- [TASK INSTRUCTIONS]: Look through the material below and copy exactly the lines from the line with "middle of the box" to the line with "obj.matrix_parent_inverse = Matrix.Identity(4)", those two lines included.

- [DATA SHOWN]:
====

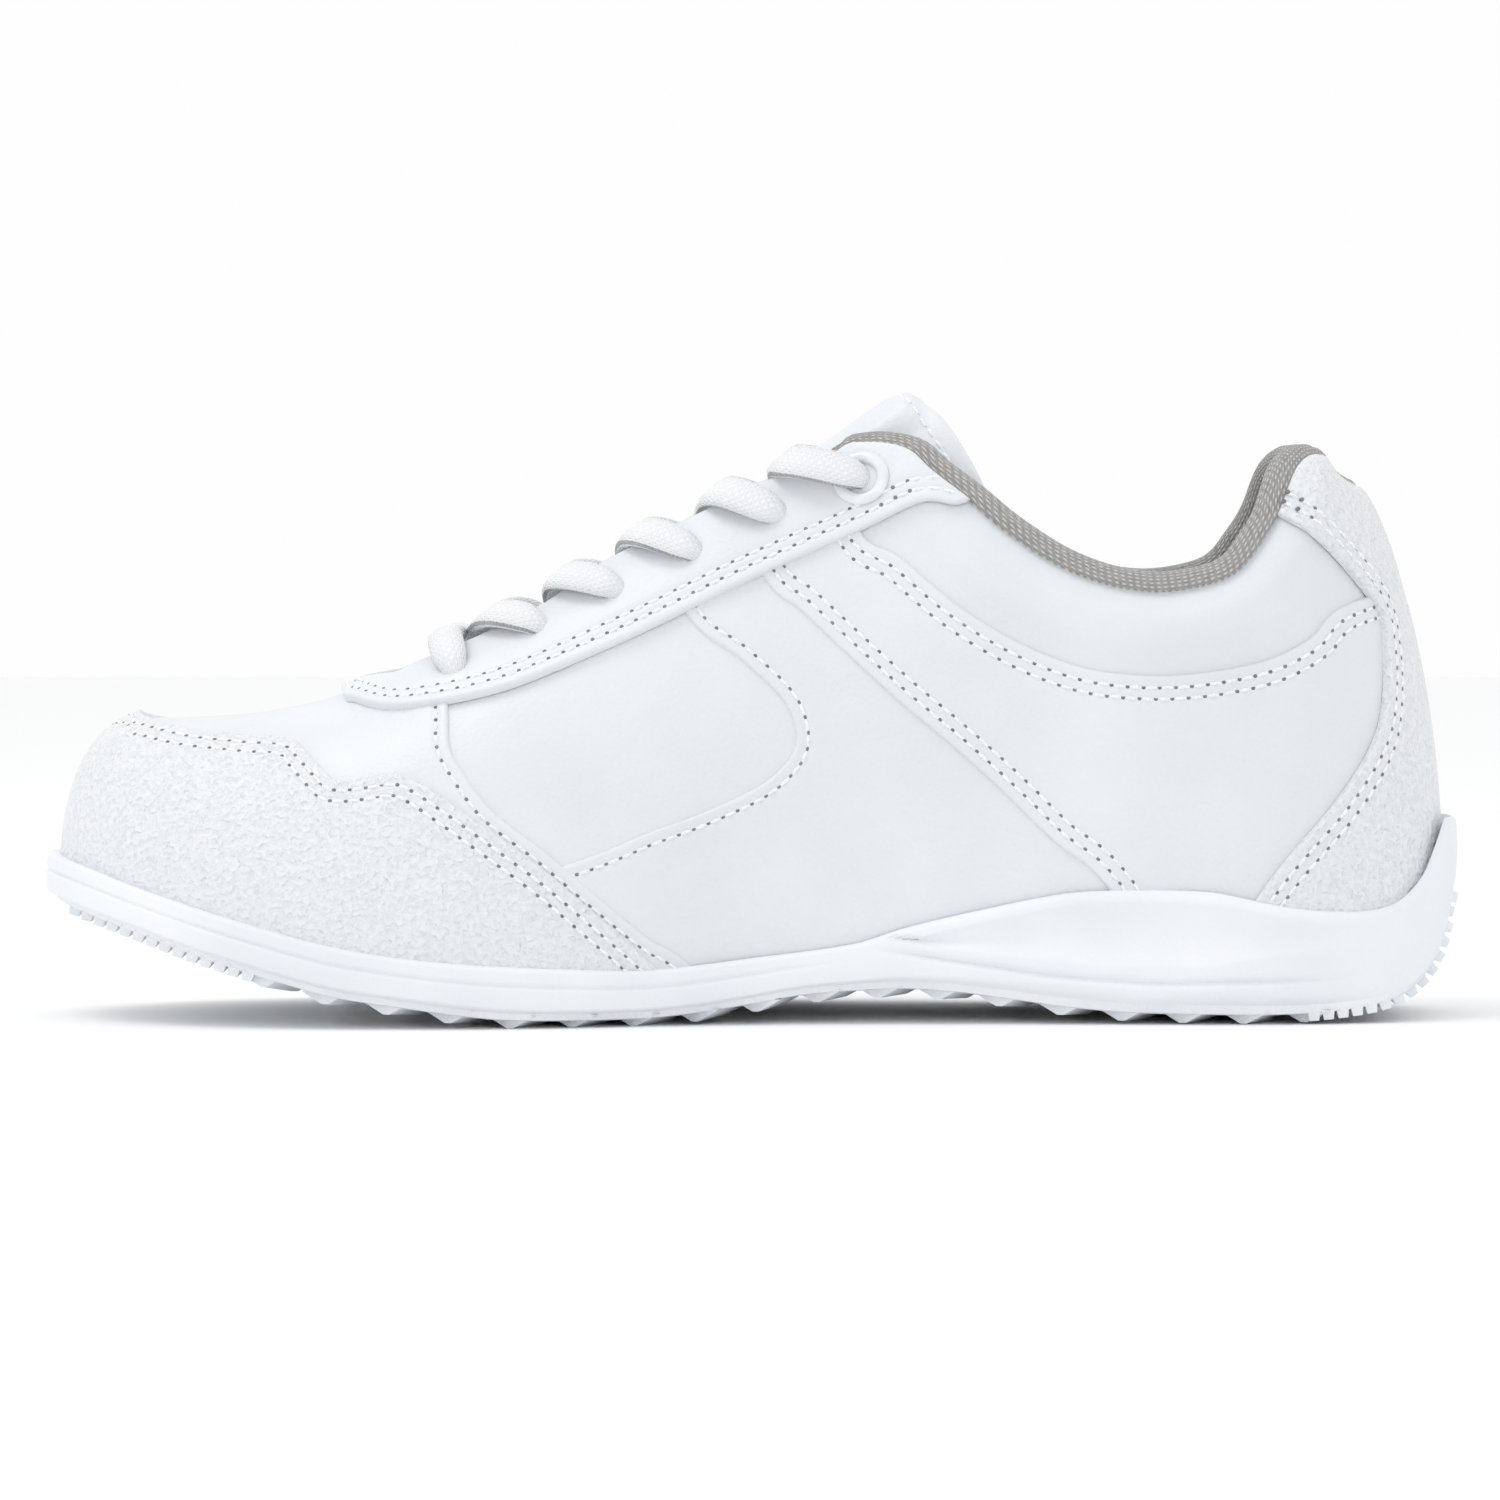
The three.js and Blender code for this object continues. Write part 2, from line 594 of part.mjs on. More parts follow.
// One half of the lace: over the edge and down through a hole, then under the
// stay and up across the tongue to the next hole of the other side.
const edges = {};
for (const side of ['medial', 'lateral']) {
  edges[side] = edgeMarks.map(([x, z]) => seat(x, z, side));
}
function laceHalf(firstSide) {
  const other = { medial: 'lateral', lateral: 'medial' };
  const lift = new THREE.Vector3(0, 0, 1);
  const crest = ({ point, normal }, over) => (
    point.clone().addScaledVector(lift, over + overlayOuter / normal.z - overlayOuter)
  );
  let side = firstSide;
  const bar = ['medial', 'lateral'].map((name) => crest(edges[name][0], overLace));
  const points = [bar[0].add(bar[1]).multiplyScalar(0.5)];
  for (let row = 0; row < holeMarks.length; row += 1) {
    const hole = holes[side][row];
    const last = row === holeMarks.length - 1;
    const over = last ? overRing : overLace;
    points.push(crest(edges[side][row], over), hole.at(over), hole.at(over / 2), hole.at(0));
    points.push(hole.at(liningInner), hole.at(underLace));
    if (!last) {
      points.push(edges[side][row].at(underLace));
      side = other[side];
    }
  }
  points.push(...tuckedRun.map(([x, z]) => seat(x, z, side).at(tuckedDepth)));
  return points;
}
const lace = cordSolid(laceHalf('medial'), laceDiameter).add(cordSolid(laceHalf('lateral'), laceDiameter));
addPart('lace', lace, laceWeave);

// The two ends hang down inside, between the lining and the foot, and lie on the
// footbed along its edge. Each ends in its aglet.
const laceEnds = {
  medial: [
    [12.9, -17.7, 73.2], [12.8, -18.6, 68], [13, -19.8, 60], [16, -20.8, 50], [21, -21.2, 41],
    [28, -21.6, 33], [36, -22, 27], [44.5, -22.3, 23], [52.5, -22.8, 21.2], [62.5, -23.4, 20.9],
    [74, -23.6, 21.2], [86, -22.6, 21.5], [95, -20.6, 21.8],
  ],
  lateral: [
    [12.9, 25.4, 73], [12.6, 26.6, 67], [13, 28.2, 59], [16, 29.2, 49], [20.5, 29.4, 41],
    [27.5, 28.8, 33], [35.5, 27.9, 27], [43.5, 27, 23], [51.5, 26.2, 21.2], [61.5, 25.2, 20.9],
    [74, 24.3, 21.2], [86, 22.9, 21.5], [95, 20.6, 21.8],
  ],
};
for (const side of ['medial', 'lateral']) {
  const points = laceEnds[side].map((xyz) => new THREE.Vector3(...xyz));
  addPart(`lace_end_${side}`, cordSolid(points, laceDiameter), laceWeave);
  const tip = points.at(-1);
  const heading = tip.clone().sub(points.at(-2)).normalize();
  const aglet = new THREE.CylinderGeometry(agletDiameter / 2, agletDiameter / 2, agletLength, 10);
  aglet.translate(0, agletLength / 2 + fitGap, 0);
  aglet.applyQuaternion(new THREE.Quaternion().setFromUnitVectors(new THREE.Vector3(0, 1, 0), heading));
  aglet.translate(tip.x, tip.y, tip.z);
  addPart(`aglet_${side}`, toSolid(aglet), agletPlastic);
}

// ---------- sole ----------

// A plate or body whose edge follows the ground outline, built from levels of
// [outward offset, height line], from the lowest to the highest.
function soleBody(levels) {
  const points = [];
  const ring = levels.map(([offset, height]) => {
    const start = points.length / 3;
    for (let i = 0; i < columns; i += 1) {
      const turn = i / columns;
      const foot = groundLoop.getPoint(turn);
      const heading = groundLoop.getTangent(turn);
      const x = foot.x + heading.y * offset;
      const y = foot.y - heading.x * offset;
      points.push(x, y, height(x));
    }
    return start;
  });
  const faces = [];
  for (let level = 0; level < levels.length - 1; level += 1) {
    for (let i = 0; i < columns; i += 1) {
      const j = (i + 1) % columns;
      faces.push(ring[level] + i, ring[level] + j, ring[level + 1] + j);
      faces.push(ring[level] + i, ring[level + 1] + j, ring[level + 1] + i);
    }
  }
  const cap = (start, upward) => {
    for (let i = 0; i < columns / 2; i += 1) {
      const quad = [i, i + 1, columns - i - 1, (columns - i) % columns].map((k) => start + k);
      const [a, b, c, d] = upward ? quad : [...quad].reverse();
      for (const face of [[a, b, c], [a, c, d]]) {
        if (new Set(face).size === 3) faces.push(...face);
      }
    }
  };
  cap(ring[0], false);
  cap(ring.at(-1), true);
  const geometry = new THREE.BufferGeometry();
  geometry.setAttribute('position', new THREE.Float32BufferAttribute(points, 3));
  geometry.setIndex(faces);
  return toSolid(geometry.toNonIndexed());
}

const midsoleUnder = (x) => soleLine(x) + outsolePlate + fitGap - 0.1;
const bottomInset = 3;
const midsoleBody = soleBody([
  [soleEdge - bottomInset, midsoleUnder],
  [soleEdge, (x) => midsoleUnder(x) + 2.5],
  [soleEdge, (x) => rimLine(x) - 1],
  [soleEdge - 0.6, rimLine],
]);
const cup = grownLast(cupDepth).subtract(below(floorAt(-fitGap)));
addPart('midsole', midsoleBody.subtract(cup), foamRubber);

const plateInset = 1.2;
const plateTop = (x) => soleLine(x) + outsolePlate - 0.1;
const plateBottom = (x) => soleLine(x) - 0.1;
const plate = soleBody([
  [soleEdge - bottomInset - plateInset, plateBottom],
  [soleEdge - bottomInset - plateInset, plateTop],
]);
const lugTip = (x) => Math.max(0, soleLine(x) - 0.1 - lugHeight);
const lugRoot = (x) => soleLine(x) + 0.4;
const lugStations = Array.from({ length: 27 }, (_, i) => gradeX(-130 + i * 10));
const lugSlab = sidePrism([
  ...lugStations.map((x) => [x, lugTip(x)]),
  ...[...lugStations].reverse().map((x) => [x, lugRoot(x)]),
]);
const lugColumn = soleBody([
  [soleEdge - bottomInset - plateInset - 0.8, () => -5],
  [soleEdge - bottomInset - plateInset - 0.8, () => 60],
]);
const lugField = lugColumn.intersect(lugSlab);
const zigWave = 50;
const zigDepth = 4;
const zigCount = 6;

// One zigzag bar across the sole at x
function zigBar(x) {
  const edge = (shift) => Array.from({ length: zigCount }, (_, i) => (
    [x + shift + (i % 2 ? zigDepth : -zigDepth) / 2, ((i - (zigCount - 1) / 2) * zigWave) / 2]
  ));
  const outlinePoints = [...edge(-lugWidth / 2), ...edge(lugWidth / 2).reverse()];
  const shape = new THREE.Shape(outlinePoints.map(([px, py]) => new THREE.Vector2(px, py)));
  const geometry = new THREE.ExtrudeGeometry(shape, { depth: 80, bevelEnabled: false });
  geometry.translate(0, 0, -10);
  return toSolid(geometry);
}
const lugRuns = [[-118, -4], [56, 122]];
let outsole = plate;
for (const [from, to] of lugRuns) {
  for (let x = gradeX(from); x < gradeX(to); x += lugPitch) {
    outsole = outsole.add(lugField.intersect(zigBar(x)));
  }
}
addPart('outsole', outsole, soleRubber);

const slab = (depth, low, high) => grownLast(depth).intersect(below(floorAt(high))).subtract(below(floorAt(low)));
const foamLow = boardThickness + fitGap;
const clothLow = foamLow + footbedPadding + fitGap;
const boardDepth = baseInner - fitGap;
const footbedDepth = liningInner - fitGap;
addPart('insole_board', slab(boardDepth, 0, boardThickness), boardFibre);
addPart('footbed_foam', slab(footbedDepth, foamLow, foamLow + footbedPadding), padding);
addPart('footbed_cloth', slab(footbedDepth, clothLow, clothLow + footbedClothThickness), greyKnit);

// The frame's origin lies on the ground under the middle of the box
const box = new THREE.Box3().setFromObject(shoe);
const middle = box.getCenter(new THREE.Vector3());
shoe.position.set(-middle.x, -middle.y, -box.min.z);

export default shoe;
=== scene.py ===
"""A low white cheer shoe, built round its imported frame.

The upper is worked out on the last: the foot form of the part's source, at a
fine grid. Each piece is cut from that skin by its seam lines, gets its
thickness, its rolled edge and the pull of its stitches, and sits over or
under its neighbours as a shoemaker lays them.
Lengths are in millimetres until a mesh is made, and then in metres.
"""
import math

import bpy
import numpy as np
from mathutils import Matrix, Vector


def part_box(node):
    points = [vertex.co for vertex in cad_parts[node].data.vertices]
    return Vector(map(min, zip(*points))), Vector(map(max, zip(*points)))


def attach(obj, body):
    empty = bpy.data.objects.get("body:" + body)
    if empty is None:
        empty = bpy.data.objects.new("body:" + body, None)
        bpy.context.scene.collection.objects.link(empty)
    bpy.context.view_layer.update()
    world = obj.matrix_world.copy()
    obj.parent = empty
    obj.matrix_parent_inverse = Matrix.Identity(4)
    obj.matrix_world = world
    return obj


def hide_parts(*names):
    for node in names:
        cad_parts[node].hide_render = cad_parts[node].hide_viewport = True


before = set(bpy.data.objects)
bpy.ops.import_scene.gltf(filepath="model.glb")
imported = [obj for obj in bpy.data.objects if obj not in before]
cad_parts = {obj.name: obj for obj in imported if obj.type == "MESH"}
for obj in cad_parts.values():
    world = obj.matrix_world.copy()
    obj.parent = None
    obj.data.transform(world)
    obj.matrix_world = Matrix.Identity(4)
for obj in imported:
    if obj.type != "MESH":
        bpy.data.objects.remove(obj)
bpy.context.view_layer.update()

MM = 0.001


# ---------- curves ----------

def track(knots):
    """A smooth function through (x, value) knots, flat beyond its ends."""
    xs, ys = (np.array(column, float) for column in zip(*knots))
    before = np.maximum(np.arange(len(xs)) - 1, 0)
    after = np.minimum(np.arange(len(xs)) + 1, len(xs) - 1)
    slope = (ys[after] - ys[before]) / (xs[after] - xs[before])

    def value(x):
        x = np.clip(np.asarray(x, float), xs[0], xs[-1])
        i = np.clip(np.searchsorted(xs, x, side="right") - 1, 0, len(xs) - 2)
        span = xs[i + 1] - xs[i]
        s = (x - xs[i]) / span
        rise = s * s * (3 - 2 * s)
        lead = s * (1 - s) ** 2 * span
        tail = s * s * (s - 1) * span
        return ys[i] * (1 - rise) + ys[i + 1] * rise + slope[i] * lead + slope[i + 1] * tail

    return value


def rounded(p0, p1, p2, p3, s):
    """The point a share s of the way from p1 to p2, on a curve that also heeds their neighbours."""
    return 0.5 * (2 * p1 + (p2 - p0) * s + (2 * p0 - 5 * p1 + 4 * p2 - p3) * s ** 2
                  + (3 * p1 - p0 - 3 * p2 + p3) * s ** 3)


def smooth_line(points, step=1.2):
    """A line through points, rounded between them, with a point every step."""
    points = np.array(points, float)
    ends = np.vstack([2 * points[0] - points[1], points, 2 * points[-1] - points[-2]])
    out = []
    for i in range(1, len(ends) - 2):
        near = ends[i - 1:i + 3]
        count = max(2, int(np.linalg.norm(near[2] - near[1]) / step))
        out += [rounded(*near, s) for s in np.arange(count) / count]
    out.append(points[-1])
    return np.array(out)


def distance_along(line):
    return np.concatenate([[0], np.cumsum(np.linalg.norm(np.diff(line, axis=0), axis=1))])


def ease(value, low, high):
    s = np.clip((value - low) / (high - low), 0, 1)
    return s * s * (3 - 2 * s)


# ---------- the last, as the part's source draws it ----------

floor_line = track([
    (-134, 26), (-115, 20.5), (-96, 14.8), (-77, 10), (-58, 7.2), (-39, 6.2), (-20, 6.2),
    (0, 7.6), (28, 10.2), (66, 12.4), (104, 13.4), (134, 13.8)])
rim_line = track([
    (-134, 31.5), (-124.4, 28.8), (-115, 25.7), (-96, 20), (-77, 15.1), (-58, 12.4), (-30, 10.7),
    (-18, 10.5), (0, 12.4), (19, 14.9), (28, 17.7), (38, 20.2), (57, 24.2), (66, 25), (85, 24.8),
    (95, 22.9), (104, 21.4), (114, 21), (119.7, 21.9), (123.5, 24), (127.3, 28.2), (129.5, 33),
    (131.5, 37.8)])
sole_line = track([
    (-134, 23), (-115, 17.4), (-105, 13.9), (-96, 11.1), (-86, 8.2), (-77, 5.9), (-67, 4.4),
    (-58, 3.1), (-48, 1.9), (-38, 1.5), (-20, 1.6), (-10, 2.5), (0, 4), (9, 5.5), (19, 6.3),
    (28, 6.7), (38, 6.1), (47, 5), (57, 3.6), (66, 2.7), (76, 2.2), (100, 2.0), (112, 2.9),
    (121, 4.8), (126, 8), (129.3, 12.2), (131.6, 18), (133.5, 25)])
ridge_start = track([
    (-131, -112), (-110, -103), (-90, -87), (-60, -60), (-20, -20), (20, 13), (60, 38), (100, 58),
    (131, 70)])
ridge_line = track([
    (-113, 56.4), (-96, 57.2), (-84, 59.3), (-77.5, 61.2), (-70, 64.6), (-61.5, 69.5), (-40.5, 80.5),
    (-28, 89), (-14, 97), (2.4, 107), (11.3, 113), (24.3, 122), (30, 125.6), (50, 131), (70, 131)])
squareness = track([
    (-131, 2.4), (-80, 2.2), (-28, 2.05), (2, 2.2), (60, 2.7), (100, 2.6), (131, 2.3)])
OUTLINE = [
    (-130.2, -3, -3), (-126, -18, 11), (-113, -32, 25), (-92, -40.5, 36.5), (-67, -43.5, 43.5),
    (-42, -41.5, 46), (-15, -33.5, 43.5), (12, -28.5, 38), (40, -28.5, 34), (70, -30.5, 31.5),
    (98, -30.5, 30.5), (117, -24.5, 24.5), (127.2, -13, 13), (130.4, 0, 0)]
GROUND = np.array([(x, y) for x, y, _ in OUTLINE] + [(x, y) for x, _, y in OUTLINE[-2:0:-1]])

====

- [TASK RESPONSE]:
// The frame's origin lies on the ground under the middle of the box
const box = new THREE.Box3().setFromObject(shoe);
const middle = box.getCenter(new THREE.Vector3());
shoe.position.set(-middle.x, -middle.y, -box.min.z);

export default shoe;
=== scene.py ===
"""A low white cheer shoe, built round its imported frame.

The upper is worked out on the last: the foot form of the part's source, at a
fine grid. Each piece is cut from that skin by its seam lines, gets its
thickness, its rolled edge and the pull of its stitches, and sits over or
under its neighbours as a shoemaker lays them.
Lengths are in millimetres until a mesh is made, and then in metres.
"""
import math

import bpy
import numpy as np
from mathutils import Matrix, Vector


def part_box(node):
    points = [vertex.co for vertex in cad_parts[node].data.vertices]
    return Vector(map(min, zip(*points))), Vector(map(max, zip(*points)))


def attach(obj, body):
    empty = bpy.data.objects.get("body:" + body)
    if empty is None:
        empty = bpy.data.objects.new("body:" + body, None)
        bpy.context.scene.collection.objects.link(empty)
    bpy.context.view_layer.update()
    world = obj.matrix_world.copy()
    obj.parent = empty
    obj.matrix_parent_inverse = Matrix.Identity(4)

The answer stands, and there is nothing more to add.